Très brève relation de la destruction des Indes
de Bartolomé de las Casas

critiqué par Naturev, le 15 septembre 2008
(DOLE - 58 ans)


La note:  étoiles
Première critique de la colonisation aux Amériques
Un vieux mémoire à destination du roi d’Espagne, écrit au XV° siècle par un colon espagnol qui prit les ordres chez les Dominicains et qui défendit la cause « indienne ».

Ce mémoire avait pour but d’informer le roi des méfaits des conquistadores, de leurs cruautés, et du pillage de ces régions, et du préjudice ainsi causé à tous, y compris à l’Espagne et à Dieu. Certains ont considéré Bartolomé de Las Casas comme le précurseur de l’anticolonialisme.

Comme beaucoup d’anciens écrits, celui-là peut rebuter le lecteur moderne. Mais c’est un ouvrage extrêmement révélateur de la conquête du nouveau monde par les Espagnols. Les chiffres que Las Casas annonce peuvent paraître démesurés, de même qu’il nous livre une image très rousseauiste et idéalisée des amérindiens. Mais le texte est parsemé de faits dont l’auteur fut parfois témoin voire acteur.

C’est un témoignage de première main qui permet de remettre quelques pendules à l’heure. Nous connaissons tous plus ou moins les crimes des conquistadores, et comment ils sont repris au profit d’anathèmes entre concurrents idéologiques. Las Casas, lui, est finalement loin de tout cela. En religieux défenseur des « indiens », il échappe aux clichés pour nous dire la cruauté humaine. Et en homme de son époque, il dénonce la perte pour son roi et son Dieu floué par des tyrans. Il nous montre aussi un système qui allait, il ne pouvait le savoir, amener naturellement à la traite des noirs d’Afrique par faute d’amérindiens quasiment exterminés. Il nous montre qu’au XV° siècle, des hommes sans scrupule partirent s’enrichir en réduisant leurs victimes dans une inhumanité qu’il a fallu justifier par des thèses ultérieures. Car les amérindiens ne furent traités ni comme des êtres humains, ni comme des biens immobiliers ou des marchandises, mais comme des biens que l’on dénommerait aujourd’hui de « consommation courante ». Au point d’être emmenés comme bétail pour servir d’alimentation aux chiens des conquistadores partant en incursion…
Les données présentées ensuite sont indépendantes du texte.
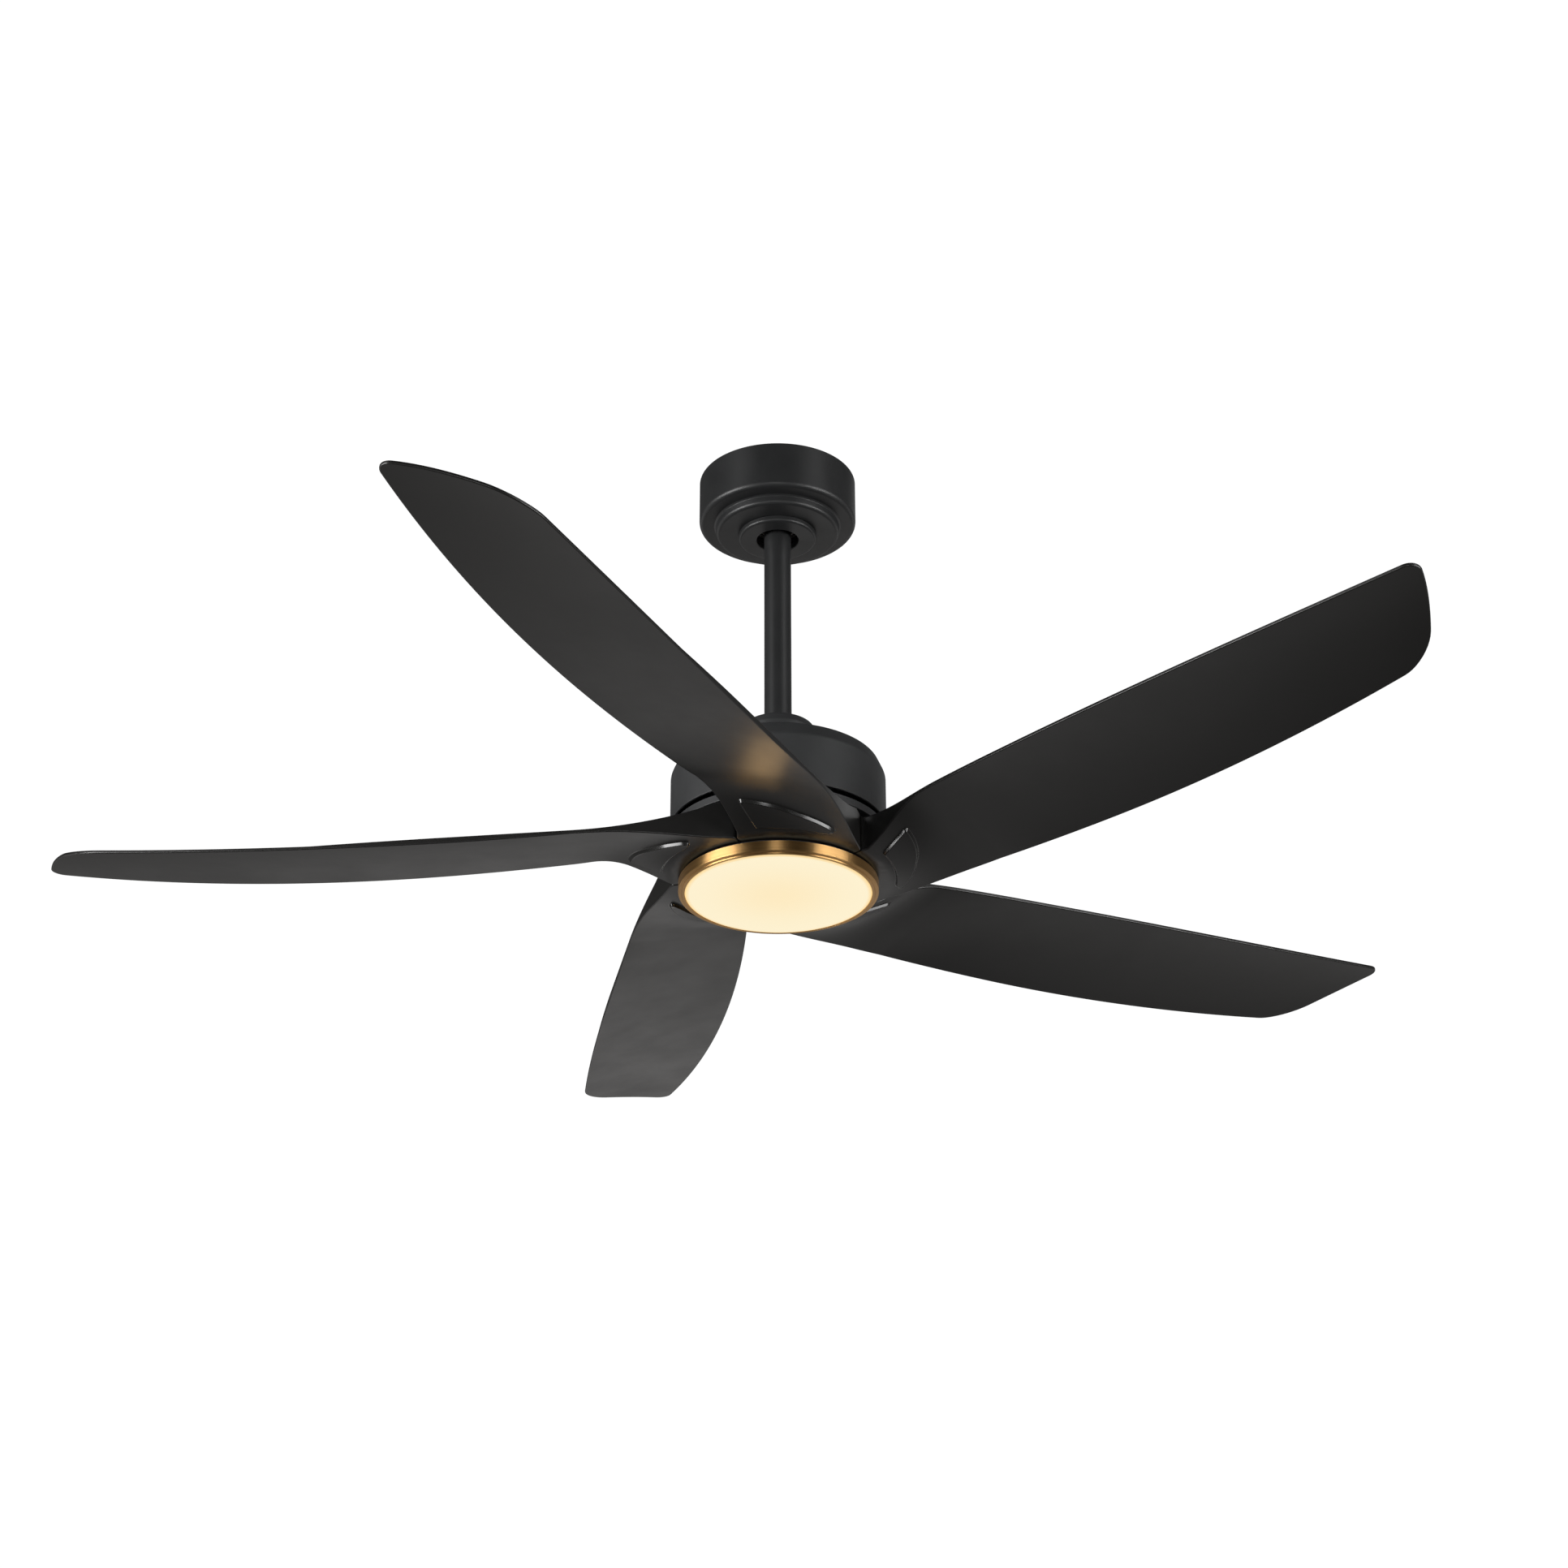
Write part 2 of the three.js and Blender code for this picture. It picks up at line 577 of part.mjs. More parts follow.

Vous l’aurez compris, ce n’est pas un livre de détente. Juste un témoignage ancien de faits dont les conséquences ne sont pas près de se tarir.
Réquisitoire 8 étoiles

Parce que c'est un réquisitoire, Bartolomé de Las Casas, théologien reconnu et proche de Charles Quint, n'a pas le choix quand il alerte sur le génocide amérindien : il faut émouvoir, ouvrir les yeux, pousser au repentir des chrétiens espagnols semant l'enfer sur des populations indiennes idéalisées, presque adamiques. De Las Casas est emphatique, volontairement répétitif, sa puissante et émouvante rhétorique insiste : il est urgent de convaincre car les chrétiens d'Amérique perdent leur âme en commettant l'inacceptable. Manichéenne, la plaidoirie de de Las Casas oppose un éden indien de vertu à des Espagnols cupides et destructeurs du paradis. Mais de Las Casas est un homme d'église : c'est de futurs chrétiens à convertir qu'il s'agit, il n'est pas question de respecter leur identité première : l'indien est l'Homme d'avant la faute, le conquistador est l'Homme d'après.
Il n'empêche, De Las Casas écrit un minutieux et terrible témoignage des massacres des natives, et cette reconnaissance d'un génocide qui reste le plus important jamais perpétré participera largement à la reconstruction d'une identité culturelle indigène.